◆ **Instructions to follow**
Return the records exactly as they are.

◆ **Excerpted data**
"""
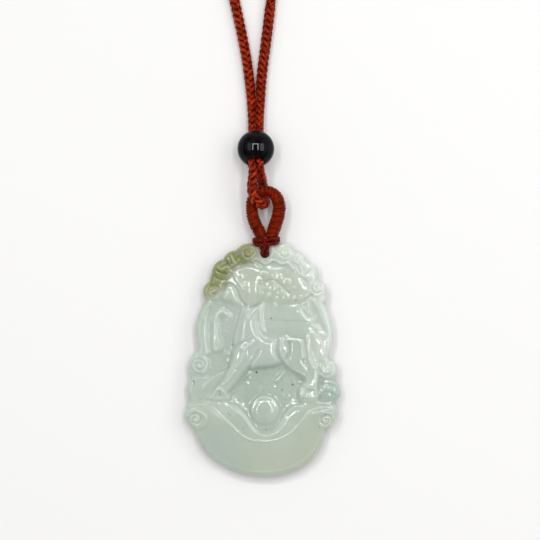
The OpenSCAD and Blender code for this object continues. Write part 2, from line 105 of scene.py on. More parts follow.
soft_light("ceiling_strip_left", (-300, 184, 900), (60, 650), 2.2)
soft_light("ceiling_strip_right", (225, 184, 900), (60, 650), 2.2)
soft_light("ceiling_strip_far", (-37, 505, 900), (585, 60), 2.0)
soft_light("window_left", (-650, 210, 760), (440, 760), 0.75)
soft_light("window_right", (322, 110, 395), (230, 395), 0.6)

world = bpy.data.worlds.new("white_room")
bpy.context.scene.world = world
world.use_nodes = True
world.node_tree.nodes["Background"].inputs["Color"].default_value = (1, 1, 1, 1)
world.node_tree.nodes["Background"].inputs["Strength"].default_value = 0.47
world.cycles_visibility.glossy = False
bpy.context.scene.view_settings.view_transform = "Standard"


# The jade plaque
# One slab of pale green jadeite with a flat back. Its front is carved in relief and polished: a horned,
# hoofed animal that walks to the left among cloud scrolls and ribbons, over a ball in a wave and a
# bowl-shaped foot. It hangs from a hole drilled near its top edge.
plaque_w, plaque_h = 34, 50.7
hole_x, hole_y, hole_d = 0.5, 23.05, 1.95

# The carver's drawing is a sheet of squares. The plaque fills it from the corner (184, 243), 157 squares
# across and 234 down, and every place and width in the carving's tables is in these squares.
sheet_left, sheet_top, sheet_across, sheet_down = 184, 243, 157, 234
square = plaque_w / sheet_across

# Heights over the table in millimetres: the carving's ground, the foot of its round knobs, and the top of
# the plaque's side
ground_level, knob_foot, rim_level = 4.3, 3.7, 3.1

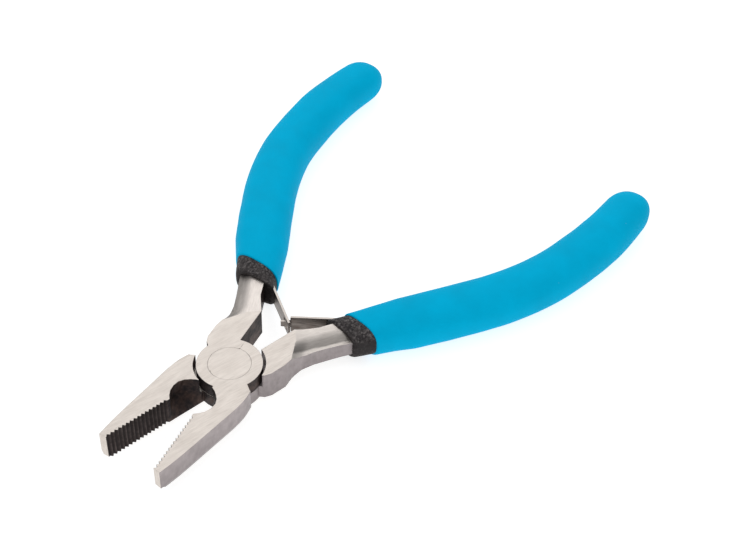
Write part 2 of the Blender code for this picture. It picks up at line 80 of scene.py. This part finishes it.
"""
◆ **Output of the task**
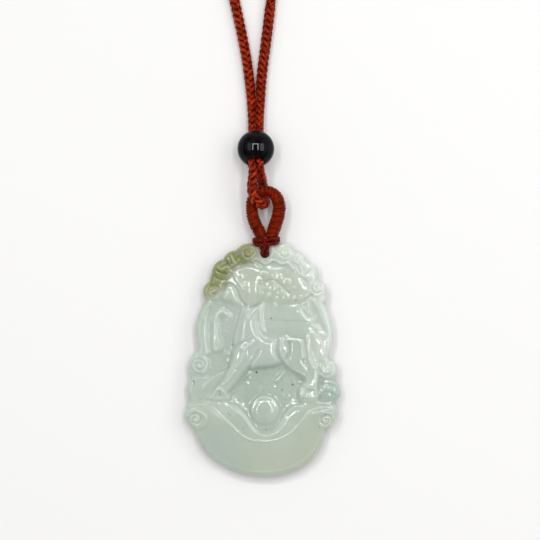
The OpenSCAD and Blender code for this object continues. Write part 2, from line 105 of scene.py on. More parts follow.
soft_light("ceiling_strip_left", (-300, 184, 900), (60, 650), 2.2)
soft_light("ceiling_strip_right", (225, 184, 900), (60, 650), 2.2)
soft_light("ceiling_strip_far", (-37, 505, 900), (585, 60), 2.0)
soft_light("window_left", (-650, 210, 760), (440, 760), 0.75)
soft_light("window_right", (322, 110, 395), (230, 395), 0.6)

world = bpy.data.worlds.new("white_room")
bpy.context.scene.world = world
world.use_nodes = True
world.node_tree.nodes["Background"].inputs["Color"].default_value = (1, 1, 1, 1)
world.node_tree.nodes["Background"].inputs["Strength"].default_value = 0.47
world.cycles_visibility.glossy = False
bpy.context.scene.view_settings.view_transform = "Standard"


# The jade plaque
# One slab of pale green jadeite with a flat back. Its front is carved in relief and polished: a horned,
# hoofed animal that walks to the left among cloud scrolls and ribbons, over a ball in a wave and a
# bowl-shaped foot. It hangs from a hole drilled near its top edge.
plaque_w, plaque_h = 34, 50.7
hole_x, hole_y, hole_d = 0.5, 23.05, 1.95

# The carver's drawing is a sheet of squares. The plaque fills it from the corner (184, 243), 157 squares
# across and 234 down, and every place and width in the carving's tables is in these squares.
sheet_left, sheet_top, sheet_across, sheet_down = 184, 243, 157, 234
square = plaque_w / sheet_across

# Heights over the table in millimetres: the carving's ground, the foot of its round knobs, and the top of
# the plaque's side
ground_level, knob_foot, rim_level = 4.3, 3.7, 3.1

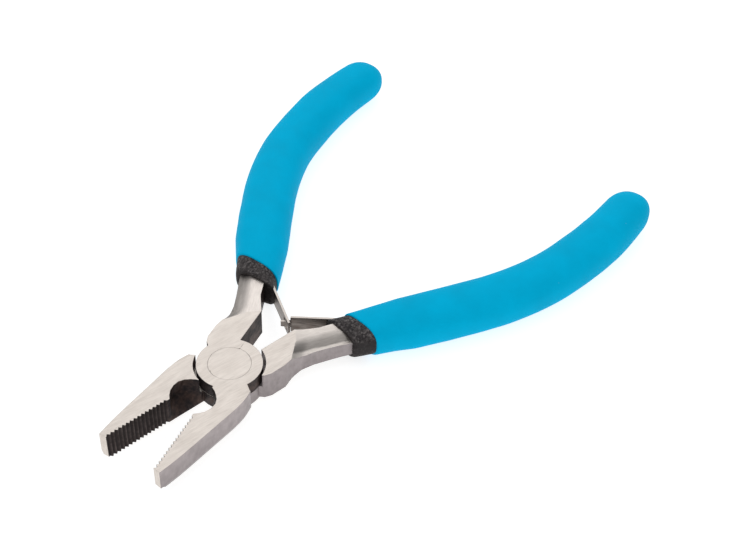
Write part 2 of the Blender code for this picture. It picks up at line 80 of scene.py. This part finishes it.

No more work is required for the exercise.